How Can District Attorneys’ Offices Use Restorative Justice?

Da Restorative Justice

Overview

Restorative justice is a framework that views crime, conflict, and wrongdoing as harm to relationships and not merely violation of the law by focusing on people who have been harmed and their needs, while also holding people who have caused harm directly accountable for those needs. Restorative justice successes include reduced recidivism, high satisfaction rates from all participants, and cost savings. Prosecutors should offer restorative justice as a genuine alternative as early in the life of a case as possible. This fact sheet explains restorative justice and explores ways in which prosecutors can use restorative justice models.

Key Takeaway

Restorative justice provides an alternative way to address crime, seeking to offer community support instead of alienating or isolating people who commit crimes.

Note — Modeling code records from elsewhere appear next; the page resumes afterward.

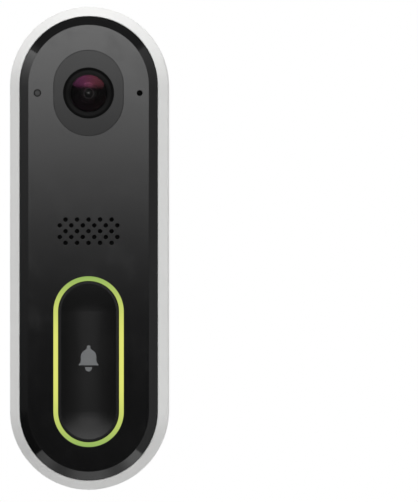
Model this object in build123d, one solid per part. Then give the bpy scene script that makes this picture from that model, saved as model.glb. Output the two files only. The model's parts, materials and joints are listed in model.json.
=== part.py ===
from build123d import *
from math import atan2, degrees, sqrt
import os

# Video doorbell on a wall bracket. Sizes are in millimetres.
# +X is to the visitor's right, +Y goes into the wall and +Z is up. The origin is on the wall's
# surface, midway between the two wall screws. A depth is a distance out from the wall (along -Y).

# ---- Driving dimensions: outer form --------------------------------------------------------------
BODY_WIDTH = 45.2  # at the seam, the widest place
BODY_HEIGHT = 137.0
FACE_DEPTH = 40.65  # wall to the flat front
SEAM_DEPTH = 13.5  # front housing meets bracket and rear housing
SEAM_GAP = 0.2
DRAFT_INSET = 0.4  # lean of the side, each side, over its whole depth
EDGE_BEVEL_DEPTH = 2.8  # bevel round the front of the housing
EDGE_BEVEL_INSET = 2.55
PLATE_BEVEL_DEPTH = 2.65  # bevel round the face plate
PLATE_BEVEL_INSET = 2.4
REAR_RADIUS = 11.5
REAR_LEAD = 0.45  # straight stretch between the seam and the rear radius

# ---- Driving dimensions: wall bracket ------------------------------------------------------------
PAD_DEPTH = 2.6
PAD_STEP = 1.3
PAD_WIDTH = 30.0
PAD_LOW, PAD_HIGH = 25.7, 43.6  # heights of a pad's ends, above and below the middle
PAD_CORNER = 3.0
PAD_FOOT_INSET = 0.3
PAD_FOOT_CHAMFER = 0.35
RIB_COUNT = 10
RIB_PITCH = 5.54
RIB_SIZE = (28.0, 3.1, 1.65)  # width, height, depth
BRACKET_PLATE = 2.2
BRACKET_WALL = 1.6
BRACKET_HALF_HEIGHT = 44.0
SCREW_SPACING = 69.0
SCREW_HOLE_RADIUS = 2.2
SCREW_HEAD_RADIUS = 4.2
TONGUE_WIDTH = 9.0
TONGUE_THICKNESS = 1.7
TONGUE_END_INSET = 0.1  # tongue's outer face, inside the bracket's end
TOP_TONGUE_FRONT = 16.0
LATCH_TONGUE_FRONT = 26.0
KEYHOLE_CLEARANCE = 0.2
KEYHOLE_MOUTH = 2.4

# ---- Driving dimensions: release pin -------------------------------------------------------------
TOOL_HOLE_RADIUS = 1.2
TOOL_HOLE_SETBACK = 18.6  # behind the face
PIN_RADIUS = 2.0
PIN_NECK_RADIUS = 1.0
PIN_STEM_RADIUS = 1.5
PIN_COLLAR_RADIUS = 3.3
PIN_COLLAR_THICKNESS = 1.4
PIN_TRAVEL = 2.5
PIN_OVERLAP = 0.25  # the pin's thick end reaches this far past the latch tongue's lower face
PIN_HEAD_LENGTH = 3.0
PIN_BORE_REACH = 2.5  # past the latch tongue
PIN_TIP_CHAMFER = 0.4
PIN_WEB_GAP = 0.4  # the neck's lower end to the web that guides the pin
PIN_FOOT_GAP = 0.6  # the stem's end above the housing's floor
SPRING_LENGTH = 8.5
SPRING_WIRE = 0.45
SPRING_TURNS = 6
SPRING_PIN_GAP = 0.25
SPRING_END_GAP = 0.02
GUIDE_CLEARANCE = 0.05
TOWER_INNER = 7.2
TOWER_WALL = 1.2
WEB_THICKNESS = 1.5
RETAINER_BITE = 0.5  # how far the retainer enters each wall of the tower
RETAINER_BEHIND = 4.0  # behind the pin's axis

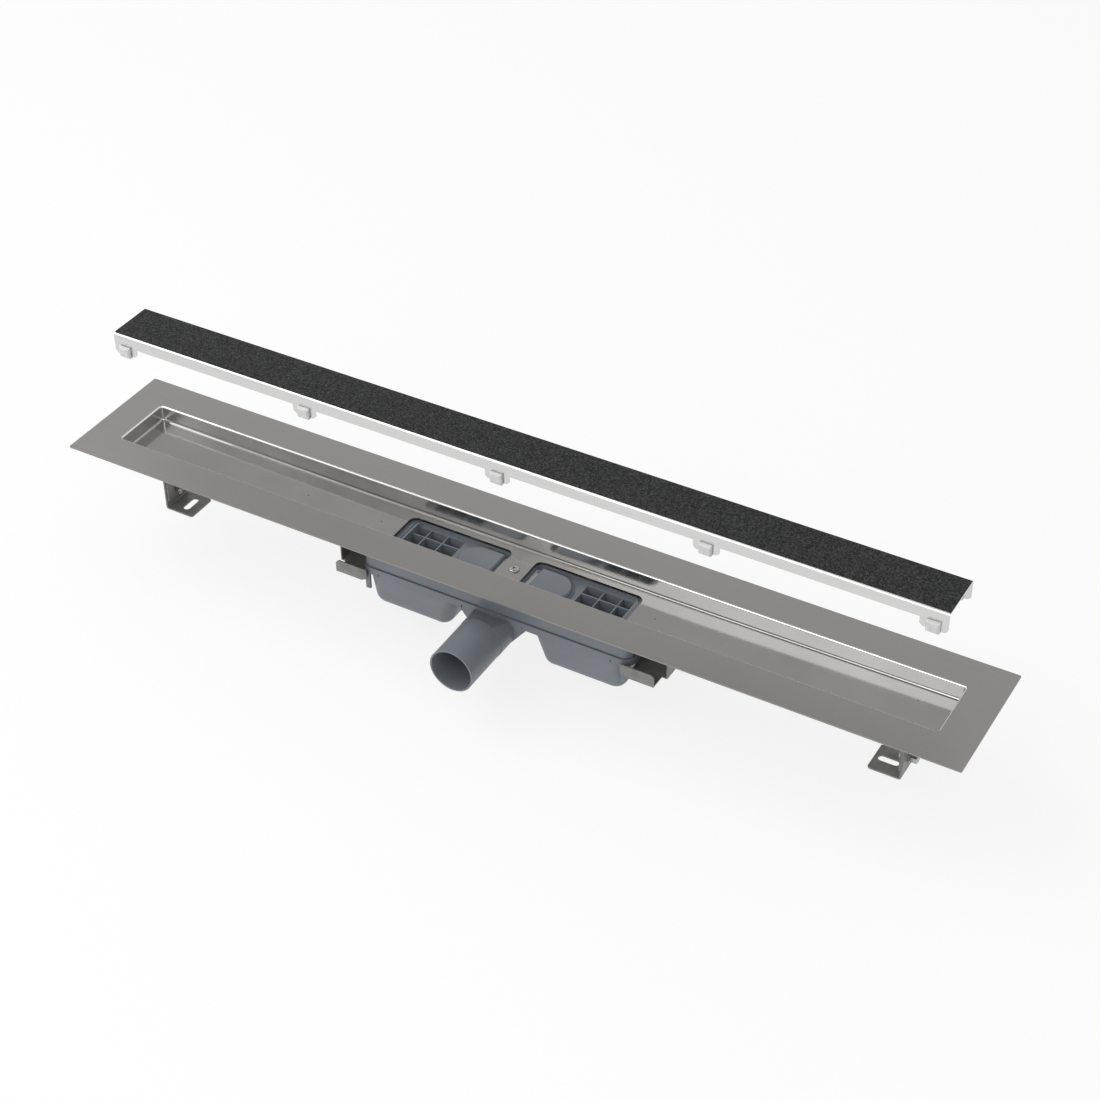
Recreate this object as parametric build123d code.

Prosecutors can lead the way in implementing restorative justice approaches to harm.

Publication Highlights

  • Restorative processes should be voluntary for all impacted parties, not mandatory or coercive.

  • Different types of restorative justice models have been used in the criminal legal system to address different kinds of harm, including community conferencing, restorative circles, family group conferencing, and more.

  • To find the best model for their needs, district attorneys’ offices should contact existing restorative programs in their jurisdictions and involve community members in creation and implementation.